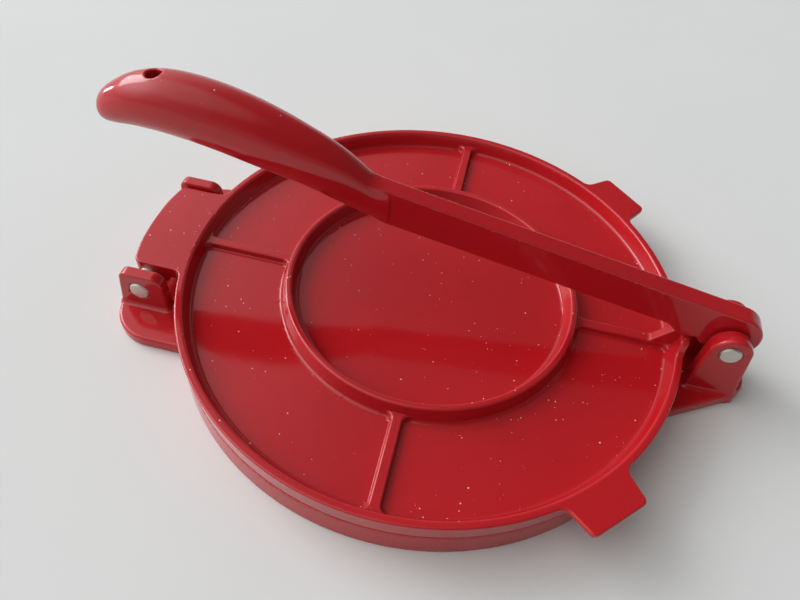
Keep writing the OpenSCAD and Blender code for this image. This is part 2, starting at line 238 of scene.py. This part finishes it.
def cast_skin_group():
    """Height of a painted sand casting: broad swells, and the fine peel of sprayed paint."""
    group, take, give = new_group("cast skin", {"Place": None, "Swell": 0.00012, "Peel": 0.000012},
                                  ["Height"])
    swell = mottle_of(group, take["Place"], per_metre=42.0, detail=2.0, Roughness=0.45)
    peel = mottle_of(group, take["Place"], per_metre=420.0, detail=1.0)
    high = reckon(group, "MULTIPLY", swell, take["Swell"])
    put(group, give["Height"], reckon(group, "MULTIPLY_ADD", peel, take["Peel"], high))
    return group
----
# Given task
Would you reproduce the material above in full, exactly as given?

# Answer for the task
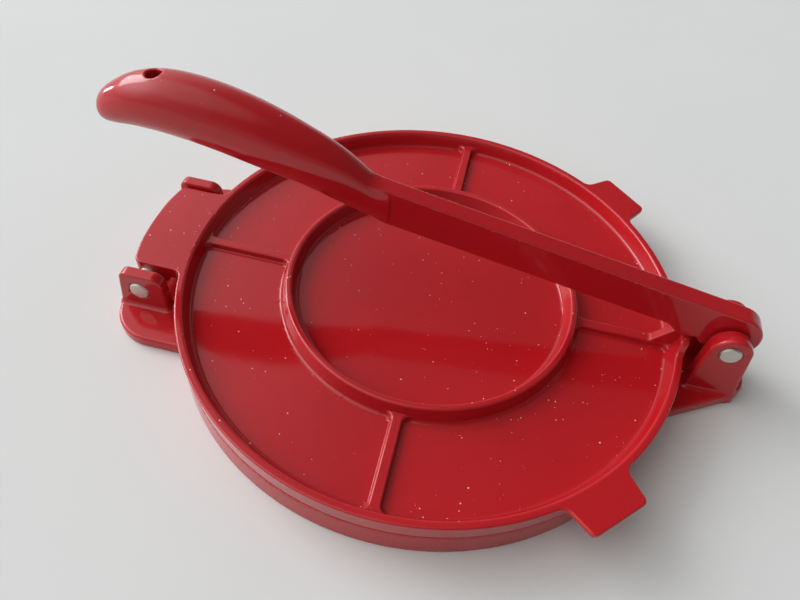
Keep writing the OpenSCAD and Blender code for this image. This is part 2, starting at line 238 of scene.py. This part finishes it.
def cast_skin_group():
    """Height of a painted sand casting: broad swells, and the fine peel of sprayed paint."""
    group, take, give = new_group("cast skin", {"Place": None, "Swell": 0.00012, "Peel": 0.000012},
                                  ["Height"])
    swell = mottle_of(group, take["Place"], per_metre=42.0, detail=2.0, Roughness=0.45)
    peel = mottle_of(group, take["Place"], per_metre=420.0, detail=1.0)
    high = reckon(group, "MULTIPLY", swell, take["Swell"])
    put(group, give["Height"], reckon(group, "MULTIPLY_ADD", peel, take["Peel"], high))
    return group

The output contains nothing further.